A proposito di limiti alla concorrenza come la mettiamo con le golden power? Laddove accettiamo l’ingresso di capitale straniero gli impediamo di comandare?

 

Certo che è dura seguire la logica di chi si oppone alla delocalizzazione dei compressori, che non sono più un bene ad alto valore aggiunto. Il problema è che non arrivano in Italia, o sono marginali, produzioni ad alto valore aggiunto.

Sembra che poiché non possiamo abbassare le tasse le debbano alzare gli altri. Come corporate tax rate siamo in media, ma come pressione fiscale siamo tra i più alti.
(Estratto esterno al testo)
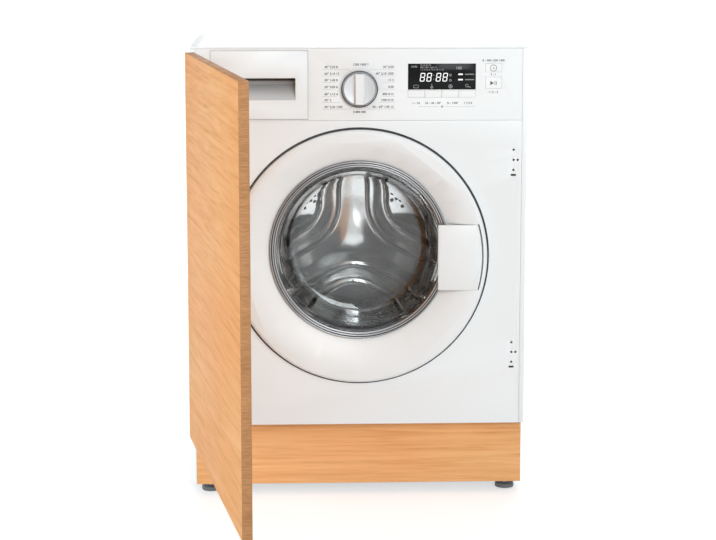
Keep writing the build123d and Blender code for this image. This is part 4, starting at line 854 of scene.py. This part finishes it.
# Trim ring: spun bright metal with a double bead.
# It is pressed over the glass's edge and hides the joint with the white ring.
silver_trim = uneven("silver_trim", (0.33, 0.33, 0.335), 0.24, 0.003, 0.04, 0.1, 0.05, Metallic=1.0)
bead = [(0.1610, 0.0048), (0.1610, 0.0008), (0.1606, -0.0008), (0.1598, -0.0018),
        (0.1588, -0.0020), (0.1580, -0.0014), (0.1576, 0.0002), (0.1572, 0.0012),
        (0.1567, 0.0002), (0.1561, -0.0006), (0.1551, -0.0009), (0.1541, -0.0005),
        (0.1535, 0.0006), (0.1531, 0.0016), (0.1526, 0.0008), (0.1518, 0.0004),
        (0.1506, 0.0008), (0.1494, 0.0020), (0.1486, 0.0036), (0.1484, 0.0048)]
settle(turned("trim_ring", 0, GLASS_Z, bead, steps=160), silver_trim, "porthole_door",
       "silver_trim", "glass_trim_ring", angle=60)

# Handle: a moulded flap that the hand pulls, which turns on trunnions in the ring and
# draws the latch hook out of the lock.
softened("door_handle", 0.0006, ring_white, "white_ring")
softened("latch_hook", 0.0004, plated, "steel")

# Hinges: pressed and nickel-plated steel. The porthole's pin turns in a bracket on the white
# front, and the decor door hangs on two cup hinges let into the oak.
nickel = uneven("hinge_nickel", (0.66, 0.65, 0.63), 0.28, 0.002, 0.05, 0.1, 0.1, Metallic=1.0)
for node in ("porthole_hinge_bracket", "door_hinge_arm", "decor_hinge_cups", "decor_hinge_arms"):
    softened(node, 0.0004, nickel, "hinge_nickel")

# Screws: zinc-plated, with a hexagon head on a washer face and a dimple in its middle. They
# hold the back, its service cover and the hinges.
washer_rings = [(0.0046, 0.0), (0.0046, -0.0006), (0.0043, -0.0009), (0.0030, -0.0010)]
hexagon_rings = [(0.0031, -0.0009), (0.0031, -0.0025), (0.0028, -0.0029), (0.0018, -0.0029),
                 (0.0014, -0.0022)]
head = joined("screw_head", [turned("washer", 0, 0, washer_rings, 20, "capped"),
                             turned("hexagon", 0, 0, hexagon_rings, 6, "capped")])


def screwed(name, body, places, facing=0.0, swing=0.0, hinge=(0, 0)):
    """Copies of the head at places, turned to face one way and swung about a hinge's line."""
    heads = []
    for x, y, z in places:
        one = bpy.data.objects.new(name, head.data.copy())
        bpy.context.scene.collection.objects.link(one)
        one.data.transform(
            Matrix.Translation((*hinge, 0)) @ Matrix.Rotation(swing, 4, "Z")
            @ Matrix.Translation((x - hinge[0], y - hinge[1], z))
            @ Matrix.Rotation(facing, 4, "Z") @ Matrix.Translation((0, -FRONT, 0)))
        heads.append(one)
    settle(joined(name, heads), plated, body, "steel")


BACK_Y, COVER_Y, COVER_Z = FRONT + 0.5212, FRONT + 0.5224, 0.420
ARM_ZS = (0.2683, 0.6177)
back_places = [(x, BACK_Y, z) for x in (-0.2860, 0.2860)
               for z in (0.060, 0.200, 0.340, 0.480, 0.620, 0.760)]
back_places += [(x, BACK_Y, z) for x in (-0.15, 0.0, 0.15) for z in (0.038, 0.803)]
screwed("back_screws", "casing", back_places, facing=pi)
screwed("cover_screws", "casing", [(x, COVER_Y, COVER_Z + up) for x in (-0.160, 0.0, 0.160)
                                   for up in (-0.170, 0.170)], facing=pi)
screwed("arm_screws", "casing", [(-0.274, FRONT - 0.003, z + rise) for z in ARM_ZS
                                 for rise in (-0.0155, 0.0155)])
screwed("bracket_screws", "casing", [(-0.2500, FRONT - 0.0025, z) for z in (0.433, 0.457)])
screwed("cup_screws", "decor_door", [(-0.273, FRONT - 0.0208, z + rise) for z in ARM_ZS
                                     for rise in (-0.0215, 0.0215)],
        facing=pi, swing=-DOOR_TURN, hinge=DOOR_HINGE)
bpy.data.objects.remove(head)

# Studio: a plain pale floor that keeps the machine's shadow, and soft square lamps around
# and above it. Floor and room look white to the camera, and in metal and glass.
floor = started("studio_floor", bpy.ops.mesh.primitive_plane_add, size=60,
                location=(0, 0, -0.0002))
bpy.ops.object.mode_set(mode="OBJECT")


def looked_at(tree):
    """Gives 1 for what the camera sees, straight or in metal and glass, and otherwise 0."""
    eye = add(tree, "LightPath").outputs
    seen = figure(tree, "MAXIMUM", eye["Is Camera Ray"], eye["Is Glossy Ray"])
    return figure(tree, "MAXIMUM", seen, eye["Is Transmission Ray"])


pale, tree, shader = surface("pale_floor", (0.74, 0.75, 0.76), 0.6,
                             Emission_Color=(1, 1, 1, 1))
place = add(tree, "TexCoord").outputs["Object"]
away = add(tree, "VectorMath", {0: place}, operation="LENGTH").outputs["Value"]
glow = figure(tree, "MULTIPLY", looked_at(tree), spread(tree, away, 0.45, 2.0, 0.48, 0.8))
tree.links.new(glow, shader.inputs["Emission Strength"])
floor.data.materials.append(pale)

world = bpy.data.worlds.new("studio")
bpy.context.scene.world = world
world.use_nodes = True
tree = world.node_tree
tree.nodes.clear()
level = spread(tree, looked_at(tree), 0.0, 1.0, 0.42, 1.0)
sky = add(tree, "Background", {"Color": (1, 1, 1, 1), "Strength": level})
add(tree, "OutputWorld", {"Surface": sky.outputs[0]})

MIDDLE = (0, 0, 0.42)
for name, place, aim, size, power in (
        ("key", (1.1, -4.2, 2.2), MIDDLE, 1.8, 76),
        ("low", (2.6, -3.2, 0.8), MIDDLE, 1.8, 17),
        ("side", (-3.6, -1.6, 1.1), (-0.3, -0.3, 0.42), 2.2, 62),
        ("above", (0, -1.6, 3.4), MIDDLE, 2.2, 12),
        ("back", (0.6, 3.4, 2.0), (0, 0.3, 0.4), 2.4, 36)):
    lamp = bpy.data.lights.new(name, "AREA")
    lamp.shape, lamp.size, lamp.energy = "SQUARE", size, power
    lamp.color = (0.92, 0.985, 1.0)
    stand = bpy.data.objects.new(name, lamp)
    bpy.context.scene.collection.objects.link(stand)
    stand.location = place
    stand.rotation_euler = (Vector(aim) - Vector(place)).to_track_quat("-Z", "Y").to_euler()

bpy.ops.object.camera_add(location=(-0.120, -3.344 + FRONT, 1.047),
                          rotation=(radians(81.55), 0, radians(-2.01)))
camera = bpy.context.object
camera.data.lens, camera.data.shift_y = 95.7, -0.10
bpy.context.scene.camera = camera
bpy.context.scene.view_settings.view_transform = "Standard"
L’idea di fondo di chi si lamenta degli altri è che se tutti fossero come noi, mafia inclusa magari, saremmo competitivi. Ma questo è vero per definizione. Ci sono delle delocalizzazioni anche dove le tasse sono più alte. Affinché un’impresa investa in un paese o in un altro contano anche la possibilità di produrre cose sofisticate, la presenza di lavoro specializzato, di centri di ricerca, di manodopera qualificata, di tecnologie di punta. Alcune zone del paese e alcuni distretti industriali italiani hanno queste caratteristiche. È anche vero che laddove il costo è quasi tutto costo del lavoro in centri di ricerca o simili (aziende che mantengono solo ricerca e progettazione nei paesi avanzati, per esempio, e che fanno roba sofisticata), la tassazione sul lavoro è fondamentale: andranno loro e i loro lavoratori dove i soldi da loro prodotti restano a loro in maggior parte (e magari usufruiscono comunque di servizi pubblici migliori).